Use competitor SEO analysis to set better priorities
A disciplined competitor SEO analysis can show where rival firms are covering topics more clearly, structuring pages more effectively, or targeting local demand more precisely. The goal is not to copy another site. It is to understand what search engines and users are already responding to in your market, then decide how your own pages can become more useful and more complete.
For a tax-focused website, competitive review should be concrete. Look at how competing firms name their service pages, whether they separate tax preparation from tax planning, how they describe resolution services, and whether they have dedicated pages for state tax issues, wage garnishments, or payment plans. Review their page titles and meta descriptions, the internal links pointing into key services, and the depth of their location targeting. Often, the clearest gaps are not technical at all. They are structural: missing service pages, weak headings, vague calls to action, or thin explanations that do not match real client questions.
What to review | Why it matters | Example for tax sites |
Service page coverage | Shows whether you are missing high-intent topics | Separate pages for tax preparation, audit help, and installment agreements |
Metadata | Improves relevance and click-through context | Clear titles naming the service and location |
Internal linking | Helps search engines understand page importance | Links from planning articles to advisory service pages |
Local intent signals | Supports visibility for nearby searches | City pages, maps, office details, and region-specific copy |
Authority signals | Reinforces trust | Professional credentials, reviews, and relevant backlinks |
Turn SEO into a weekly operating rhythm
SEO becomes easier to manage when it stops being a vague background project and becomes part of a routine. That matters even more for firms with seasonal swings. During filing season, there may be little room for major rewrites, but there is still room for targeted maintenance and monitoring. In slower periods, broader page improvements and content planning become more realistic.

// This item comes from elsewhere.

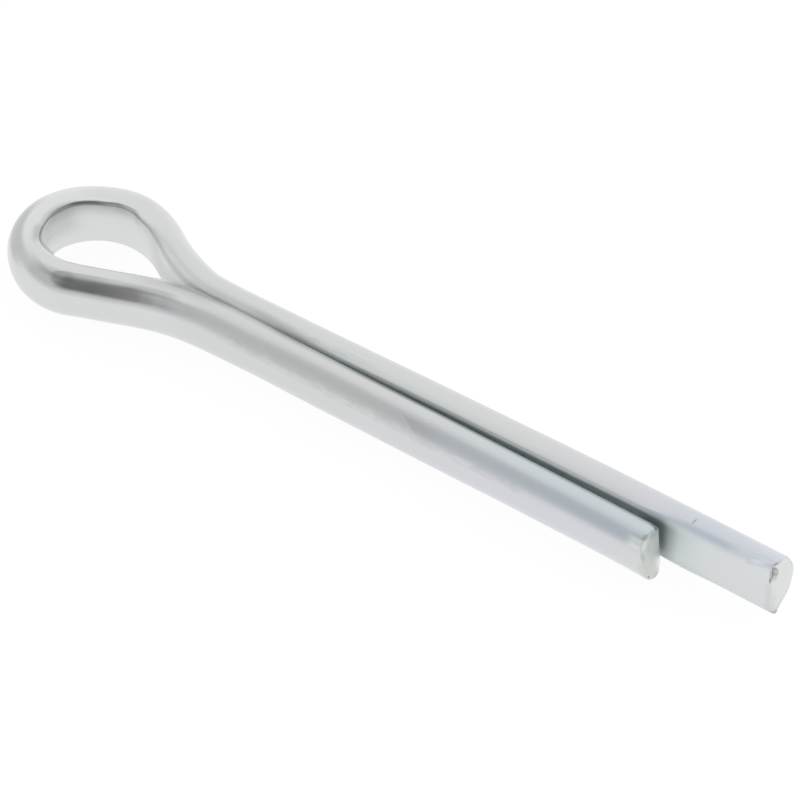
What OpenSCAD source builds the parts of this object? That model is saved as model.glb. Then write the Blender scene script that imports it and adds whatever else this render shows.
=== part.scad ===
// Split cotter pin: one length of half-round steel wire, folded back on itself
// so that its flats face each other. The fold is opened out into an eye, and
// one leg is longer than the other. It lies on its side, with the eye's plane
// level and the legs along +X. All lengths are in millimetres.

/* [Wire] */
// Radius of the wire's round side. Its two long edges are rounded to a sixth
// of this, and the round side's centre lies a fifteenth of it behind the flat.
wire_r = 3.75; // [3.45:0.15:4.05]

/* [Legs] */
// Length of the short leg, from where the flats meet to its tip
short_leg = 47.4; // [30:0.2:120]
// How far the long leg runs past the short one
tip_step = 11.6; // [4:0.2:20]
// Gap between the flats where they meet
gap = 0.06; // [0.02:0.02:0.2]
// Lean of each leg away from the other, in degrees
splay = 0.38; // [0, 0.08, 0.14, 0.38]
// Slope of the sheared ends, the lower edge of each being the longer
shear_tilt = 11; // [0:1:20]
// Turn of the sheared ends, the round side of each being the longer
shear_turn = 5; // [0:1:12]

/* [Eye] */
// Radius of the short leg's neck, at the flat
neck_short_r = 30; // [25:1:35]
// Bend of the short leg's neck, in degrees
neck_short_a = 19.5; // [18:0.5:21]
// Radius of the eye's long flank, which is nearly straight
flank_r = 360; // [320:10:400]
// Bend of the long flank
flank_a = 1; // [0.8:0.1:1.2]
// Inside radius of the first shoulder, after the flank
shoulder_r = 5; // [4.5:0.1:5.5]
// Bend of the first shoulder
shoulder_a = 29.5; // [28:0.5:31]
// Inside radius at the eye's outer end
nose_r = 3.3; // [3:0.1:3.6]
// Bend of the outer end
nose_a = 112; // [110:0.5:114]
// Bend of the second shoulder, whose radius comes out so that the legs meet
back_a = 89.5; // [88:0.5:91]
// Radius of the flare from the second shoulder to the long leg's neck
flare_r = 26; // [22:1:30]
// Bend of the flare
flare_a = 13; // [12:0.5:14]
// Radius of the long leg's neck, at the flat
neck_long_r = 9.8; // [8:0.1:12]

/* [Hidden] */
$fn = 72;

// ---- the wire's section: the flat on x = 0, the round side towards +x ----
edge_r = wire_r / 6;
flat_set = wire_r / 15;
edge_z = 0.8 * wire_r;       // height of the rounded edges' centres
wire_t = wire_r - flat_set;  // thickness
wire_h = 2 * (edge_z + edge_r);

// ---- the path of the flat's middle line: [x, y, heading] after each bend ----
function left(s, r, a) = [s[0] - r * sin(s[2]) + r * sin(s[2] + a),
                          s[1] + r * cos(s[2]) - r * cos(s[2] + a), s[2] + a];
function right(s, r, a) = left(s, -r, -a);

p1 = [0, -gap / 2, 180 - splay];
p2 = left(p1, neck_short_r, neck_short_a);
p3 = right(p2, flank_r, flank_a);
p4 = right(p3, shoulder_r, shoulder_a);
p5 = right(p4, nose_r, nose_a);

// the long leg has to come back along its own line: its neck takes up the turn
// that is left, and the second shoulder's radius takes up the distance
neck_long_a = splay - p5[2] + back_a - flare_a;
function to_leg(r) = left(left(right(p5, r, back_a), flare_r, flare_a), neck_long_r, neck_long_a);
function off_line(s) = s[1] - tan(splay) * s[0] - gap / 2;
back_r = off_line(to_leg(0)) / (off_line(to_leg(0)) - off_line(to_leg(1)));
p6 = right(p5, back_r, back_a);
p7 = left(p6, flare_r, flare_a);
p8 = left(p7, neck_long_r, neck_long_a);
tip_x = (short_leg + tip_step) * cos(splay);
long_leg = short_leg + tip_step - p8[0] / cos(splay);

// ---- the finished box, so that the pin is centred and lies on z = 0 ----
x_low = p4[0] + nose_r * sin(p4[2]) - nose_r - wire_t;
shear = [tan(shear_turn), tan(shear_tilt)];
reach = shear[1] * 0.28 <= shear[0] * 0.96 // how far the shear leaves past the flat's middle
  ? wire_r * norm(shear) - flat_set * shear[0]
  : edge_r * (norm(shear) + shear[0]) + edge_z * shear[1];
x_high = tip_x + reach + shear[0] * (gap / 2 + (short_leg + tip_step) * sin(splay));
y_low = min(p3[1] - shoulder_r * cos(p3[2]) - shoulder_r,
            -gap / 2 - short_leg * sin(splay)) - wire_t;
y_high = max(p5[1] - back_r * cos(p5[2]) + back_r,
             gap / 2 + (short_leg + tip_step) * sin(splay)) + wire_t;
spare = 3; // extra length on each leg, taken off again by the shear

module half_round() {
  // everything but the rounded edges
  intersection() {
    translate([-flat_set, 0]) circle(r = wire_r);
    polygon([[0, -edge_z], [edge_r, -edge_z], [edge_r + 2 * 0.28, -edge_z - 2 * 0.96],
             [10, -edge_z - 2 * 0.96], [10, edge_z + 2 * 0.96],
             [edge_r + 2 * 0.28, edge_z + 2 * 0.96], [edge_r, edge_z], [0, edge_z]]);
  }
  // the rounded edges
  for (s = [-1, 1]) intersection() {
    translate([edge_r, s * edge_z]) circle(r = edge_r);
    polygon([[edge_r, s * edge_z], [edge_r + 2 * 0.28, s * (edge_z + 2 * 0.96)],
             [-2, s * (edge_z + 2)], [-2, s * edge_z]]);
  }
}

// Moves in two steps, the second under a thousandth of a millimetre: exported
// figures are cut short, and this way each piece still meets the next.
module place(v) {
  near = [for (n = v) round(n * 1000) / 1000];
  translate(near) translate(v - near) children();
}

// a bend with the flat on the inside, from path point s
module bend_in(s, r, a) {
  place([s[0] + r * sin(s[2]), s[1] - r * cos(s[2]), 0])
    rotate_extrude(angle = a, start = s[2] + 90 - a) place([r, 0]) half_round();
}

// a bend with the round side on the inside, from path point s
module bend_out(s, r, a) {
  place([s[0] - r * sin(s[2]), s[1] + r * cos(s[2]), 0])
    rotate_extrude(angle = a, start = s[2] - 90) place([r, 0]) mirror([1, 0]) half_round();
}

// a straight leg from path point s towards +X, with its round side to +Y or -Y
module leg(s, lean, l, side) {
  place([s[0], s[1], 0]) rotate([0, 0, lean]) rotate([90, 0, 90])
    linear_extrude(height = l) scale([side, 1]) half_round();
}

// what the shear takes off beyond a tip at x, on the leg to +Y or -Y
module sheared_off(x, side) {
  translate([x, 0, 0]) rotate([0, -shear_tilt, -side * shear_turn])
    translate([0, -15, -15]) cube([30, 30, 30]);
}

module cotter_pin() {
  color([0.80, 0.82, 0.82])
  place([-(x_low + x_high) / 2, -(y_low + y_high) / 2, wire_h / 2]) {
    // the short leg, sheared at its tip
    difference() {
      leg(p1, -splay, short_leg + spare, -1);
      sheared_off(short_leg * cos(splay), -1);
    }
    // its neck, the eye, and the neck of the long leg
    bend_out(p1, neck_short_r, neck_short_a);
    bend_in(p2, flank_r, flank_a);
    bend_in(p3, shoulder_r, shoulder_a);
    bend_in(p4, nose_r, nose_a);
    bend_in(p5, back_r, back_a);
    bend_out(p6, flare_r, flare_a);
    bend_out(p7, neck_long_r, neck_long_a);
    // the long leg, sheared at its tip
    difference() {
      leg(p8, splay, long_leg + spare, 1);
      sheared_off(tip_x, 1);
    }
  }
}

cotter_pin();
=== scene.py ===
import math

import bpy
import numpy as np
from mathutils import Matrix


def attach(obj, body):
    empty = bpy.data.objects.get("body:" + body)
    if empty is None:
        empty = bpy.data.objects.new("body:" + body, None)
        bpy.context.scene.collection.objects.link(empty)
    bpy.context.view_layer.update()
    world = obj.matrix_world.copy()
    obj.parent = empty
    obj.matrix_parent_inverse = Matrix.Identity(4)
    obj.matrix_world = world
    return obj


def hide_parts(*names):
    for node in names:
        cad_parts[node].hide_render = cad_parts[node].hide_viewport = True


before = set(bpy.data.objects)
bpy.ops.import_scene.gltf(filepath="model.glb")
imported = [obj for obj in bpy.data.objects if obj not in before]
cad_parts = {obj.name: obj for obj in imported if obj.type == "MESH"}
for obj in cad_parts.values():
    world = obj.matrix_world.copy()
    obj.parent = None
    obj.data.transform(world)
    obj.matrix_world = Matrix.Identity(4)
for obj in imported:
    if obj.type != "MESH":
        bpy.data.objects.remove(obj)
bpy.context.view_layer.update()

MM = 0.001

# =====================================================================================
# The pin's path, in millimetres: the middle line of the wire's flat, from the short
# leg's tip round the eye to the long leg's tip, as in the CAD.
# =====================================================================================
WIRE_R, FLAT_SET, EDGE_R, EDGE_Z = 3.75, 0.25, 0.625, 3.0
SHORT, STEP, GAP, SPLAY = 47.4, 11.6, 0.06, math.radians(0.38)
NECK_R, NECK_A = 30.0, math.radians(19.5)
FLANK_R, FLANK_A = 360.0, math.radians(1.0)
SHOULDER_R, SHOULDER_A = 5.0, math.radians(29.5)
NOSE_R, NOSE_A = 3.3, math.radians(112.0)
BACK_A = math.radians(89.5)
FLARE_R, FLARE_A = 26.0, math.radians(13.0)
LONG_NECK_R = 9.8
TO_ROW = np.array([-17.57145, -0.19124, 3.625])

# what the real wire's unevenness adds
BOW_SHORT, BOW_LONG = -0.125, 0.192                                # the legs aren't quite straight
ROLL_SHORT, ROLL_LONG, ROLL_TIP = (math.radians(v) for v in (-3.37, -2.2, -4.39))   # nor quite upright


def left(s, r, a):
    x, y, h = s
    return (x - r * math.sin(h) + r * math.sin(h + a), y + r * math.cos(h) - r * math.cos(h + a), h + a)


def right(s, r, a):
    return left(s, -r, -a)


p1 = (0.0, -GAP / 2, math.pi - SPLAY)
p2 = left(p1, NECK_R, NECK_A)
p3 = right(p2, FLANK_R, FLANK_A)
p4 = right(p3, SHOULDER_R, SHOULDER_A)
p5 = right(p4, NOSE_R, NOSE_A)
LONG_NECK_A = SPLAY - p5[2] + BACK_A - FLARE_A


def to_leg(r):
    return left(left(right(p5, r, BACK_A), FLARE_R, FLARE_A), LONG_NECK_R, LONG_NECK_A)


def off_line(s):
    return s[1] - math.tan(SPLAY) * s[0] - GAP / 2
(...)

Review one priority page each week. Check whether the title, headings, opening copy, and internal links still match search intent.
Track a short keyword list. Focus on service terms and local modifiers, not a massive list of marginal phrases.
Fix one technical or on-page issue. Broken links, duplicate titles, missing alt text, or weak meta descriptions are manageable when handled steadily.
Refresh one supporting article or resource page. This helps keep older content aligned with current service offerings.
Review competitor movement monthly. Revisit which pages competing firms are adding or strengthening.
This kind of schedule is deliberately modest. Consistency matters more than volume. A small team is far more likely to maintain a realistic workflow than a long, ambitious SEO checklist that never gets completed.
Use audits to turn scattered issues into practical fixes
For a tax preparation, tax resolution, or advisory website, an audit should do more than flag generic technical concerns. It should reveal whether service pages have precise meta titles and descriptions, whether staff photos and service graphics use descriptive image alt text, whether priority pages are being tracked against the right keywords, whether structured data can help search engines understand services and rich result opportunities, and whether backlink monitoring is uncovering useful authority gaps. It should also support competitor research and newer AI visibility checks in a way that helps a team decide what to fix first. A practical SEO audit tool can help organize those checks into a clearer workflow rather than leaving them as isolated tasks.
The most useful audit outcome is a ranked action list. Start with issues affecting important pages, then move to sitewide improvements. If a tax resolution page has weak metadata, unclear headings, and no internal links from related content, that is usually a better use of time than polishing a low-traffic archive page.
Measure fewer things, but measure them consistently
Many teams lose momentum because they try to watch too many metrics at once. A better approach is to monitor a short set of indicators tied to business goals: visibility for priority service terms, changes to key pages, technical health, and local search presence. Whether those checks live in a spreadsheet or a platform such as Rabbit SEO, the real advantage comes from keeping the process consistent enough to support better decisions over time.
Effective SEO management is not about chasing every trend or publishing more pages than you can maintain. It is about building a system that helps the right pages improve steadily. For tax-focused businesses, that usually means sharper service pages, cleaner local signals, stronger internal linking, and a regular habit of reviewing what competitors are doing well. When competitor SEO analysis becomes part of a practical operating rhythm, SEO stops feeling like a pile of disconnected tasks and starts becoming a manageable part of long-term growth.